Cover Image: The animation based on the historic Chinese painting Along the River During the Qingming Festival in Expo 2010, Shanghai. © AndyHe829, Wikimedia Commons

Read the second article of the series by Dr Bridget Tracy Tan on the challenges artmakers face in the era of AI here.


References

1. https://www.nbaldrich.com/media/pdfs/collaborative-reader3.pdf

2. https://www.vdb.org/titles/double-vision

3. Man, D. and Olchawa, R. (2018) ‘Brain Biophysics: Perception, consciousness, creativity. Brain Computer Interface (BCI)’, Biomedical Engineering and Neuroscience, pp. 38–44. doi:10.1007/978-3-319-75025-5_5

4. Barrisol is actually a comprehensive product solution that involves the use of a patented PVC with flammable/heat classification appropriate for use in lighting and displays. A parallax barrier is an apparatus with strategic, precision slits that can be used to obstruct image and light emissions to control how the viewer absorbs such. A common use for this is to allow a viewer to experience 3D, without special equipment, simply by creating a false depth, controlling what and how the eye apprehends in layers and at angles. Stereoscopic imaging is an example of the use of parallax barriers. 

5. https://machinelearningmastery.com/what-are-generative-adversarial-networks-gans/

6. https://paperswithcode.com/method/vae

7. The author is not privy to the exact inputs Keane Tan used in deploying machine learning during the creation of his artwork. These are suggestions based on the image and the title given. 

8. The probability of generating identical images from the input of the same data remains unpredictable. There is a concept in AI where memorization occurs, and identical images are generated. Even in this circumstance, elements resulting from the transfer of coded data such as pixel distribution and image ‘noise’ will invariably, even minutely, differ.

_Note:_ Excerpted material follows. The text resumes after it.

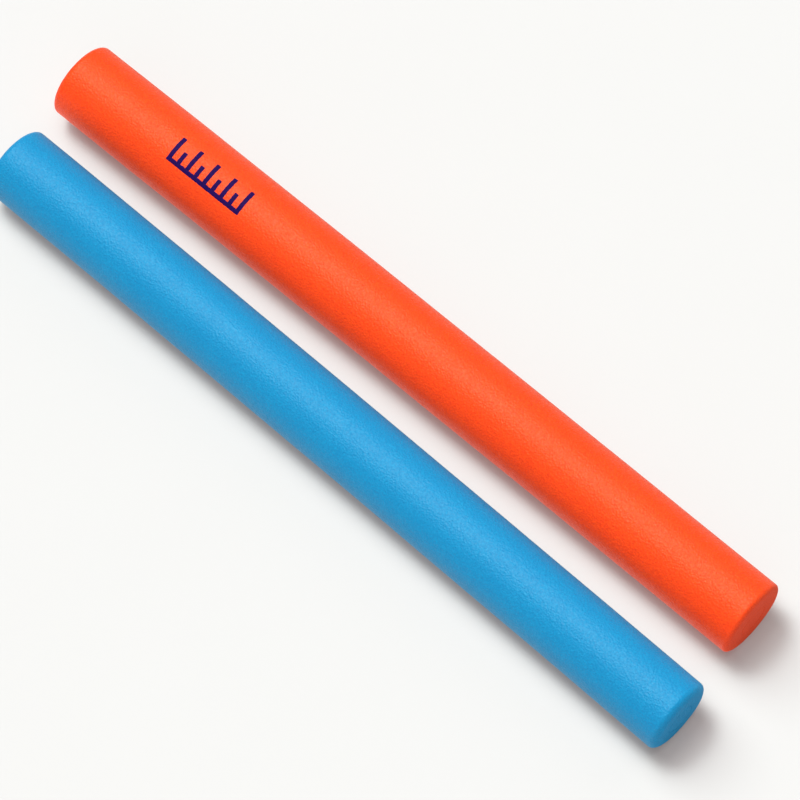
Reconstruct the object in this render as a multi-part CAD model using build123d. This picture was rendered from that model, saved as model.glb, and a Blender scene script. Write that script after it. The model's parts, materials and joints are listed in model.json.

9. The original painting was by Zhang Zeduan (AD 1085 and 1145) The work was a handscroll of ink on silk, measuring 5.28m long and only about a foot high. It captured the daily life of people during Northern Song (960-1127 AD) in what was then the capital, Bianjing. (modern day Kaifeng in Henan Province). 

10. Unity is an engine originally developed for gaming design in an immersive environment but has evolved to be used in different applications across genres and platforms. 

11. An example of data driven machine learning and processing is mathematical modelling employed during the recent pandemic, to predict possible scenarios compositing the existing and current data. This technology is thus able to plot and anticipate future outcomes based on real time observations, calculations, and probabilistic reasoning.


About the Author 

Dr Bridget Tracy Tan is Director for the Institute of Southeast Asian Arts and Art Galleries at Nanyang Academy of Fine Arts. Formerly a curator at the Singapore Art Museum (now National Gallery Singapore), she holds a First Class Honours degree in History of Art. Her PhD in practice-led research as a curator and critical art historian was obtained from the University of the Arts London. The thesis critically explored Southeast Asian museology and Southeast Asian curating in contemporary paradigms that extend into global platforms, specifically biennales. Dr Tan continues to assemble exhibitions and facilitate the teaching of Southeast Asian arts. She has contributed essays and articles on local and regional artists in seminal publications. Over the last two decades, she has also judged regional and international competitions for photography and painting.